The Healthcare Business Blog

Joint Commission puts focus on EHR, patient safety

By Joseph Conn

The healthcare industry, with the federal government at the helm, is setting sail on a voyage into the unknown: whether and to what extent patients are suffering harm from the systems that providers have spent many billions of dollars buying, and the feds many billions in incentivizing.

“That's the part we don't know,” said Dr. Ron Wyatt, medical director, division of healthcare improvement at the Joint Commission. “We know that probably less than 10% of adverse events are reported. That's how big the water is.”

The Joint Commission was called on to play a key role in the “Health Information Technology Patient Safety and Surveillance Plan” released Tuesday by the Office of the National Coordinator for Health Information Technology at HHS.

After a burst of IT adoption in recent years, the rates of hospitals and office-based physicians using “basic” electronic health-record systems now exceed 70%. “You just look at the volume and you start thinking about what are the potentials and risks of something occurring with all that data,” Wyatt said.

Under a contract with the ONC, the Joint Commission will investigate health-IT related adverse events, develop follow-up and corrective-action plans and create a database of sentinel events for further research. The work will not be part of the Joint Commission's accreditation program.
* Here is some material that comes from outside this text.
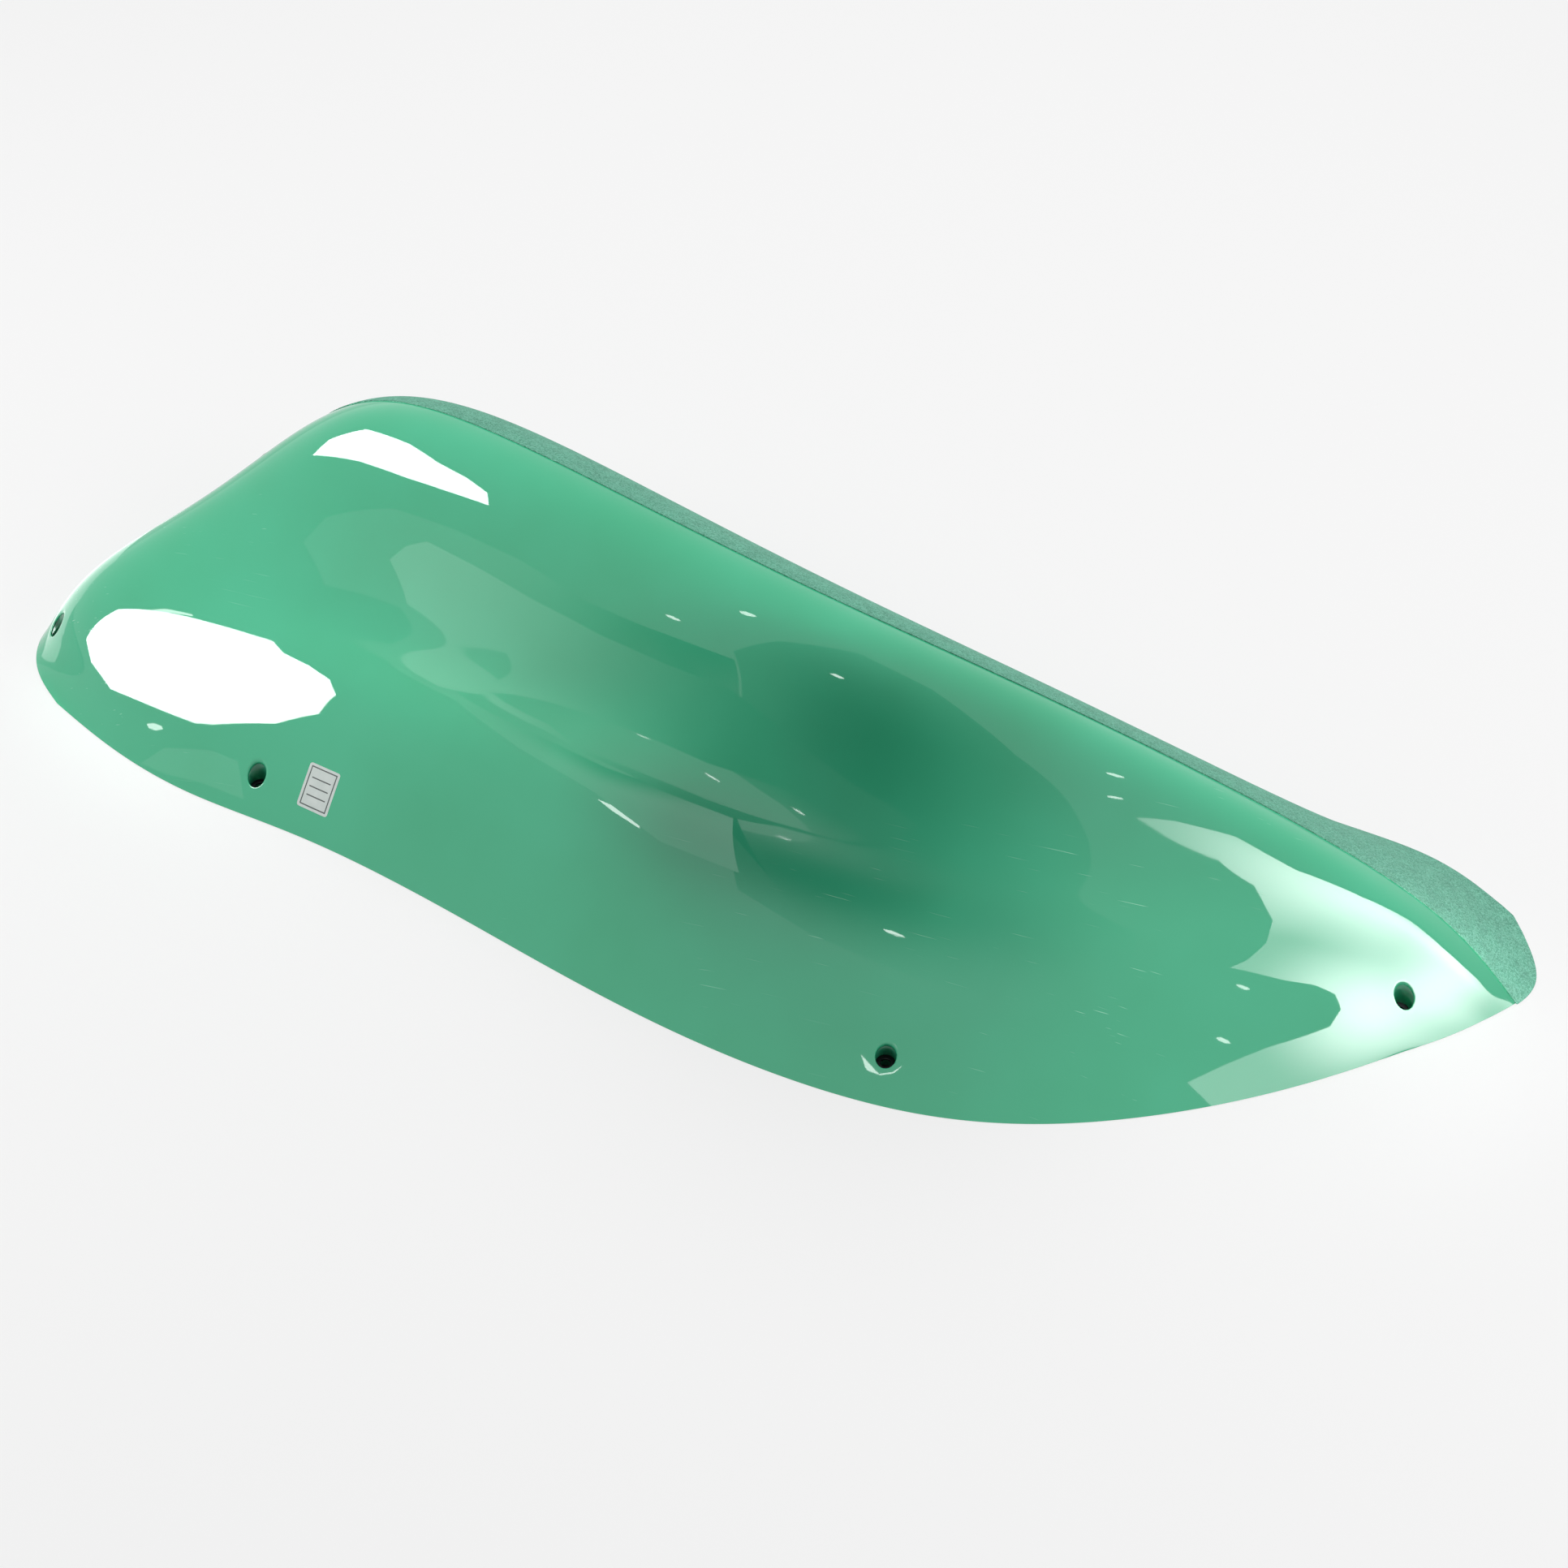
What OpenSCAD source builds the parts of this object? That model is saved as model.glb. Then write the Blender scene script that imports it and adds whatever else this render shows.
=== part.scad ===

“We want to look at, where is health IT causing an unsafe condition, or a near miss or a close call, not just sentinel events,” Wyatt said. “One hospital I visited had three different, distinct systems just for medication reconciliation. You can see the risk of some type of error occurring.” A report on the first fruits of its investigations is probably a year away, he said.

HHS' Agency for Healthcare Research and Quality also will play a part in the HIT patient safety scheme envisioned by the ONC. AHRQ has developed “common formats” for the standardized reporting of patient-safety incident information by providers to federally chartered patient safety organizations. One of those formats, “Device for Health IT,” was crafted specifically for reporting by hospitals of patient-safety events involving health IT as a primary or contributing cause.

“Nobody has any good data on what the incidence of IT-related events is,” said Dr. William Munier, director of Center for Quality Improvement and Patient Safety at AHRQ.

Hospitals whose safety reporting systems use the latest AHRQ version of the standards, v 1.2, can report IT-linked cases to their patient safety organizations now, Munier said. The format is being modified—trimmed down and tweaked for relevance—for use in ambulatory care and should be ready by 2014.

The ONC plan also calls for the AHRQ to roll up the IT-linked patient safety event data from the 77 patient safety organizations to a central database for analysis via a proposed network of databases. That central database is functional and should be receiving de-identified data this year, Munier said.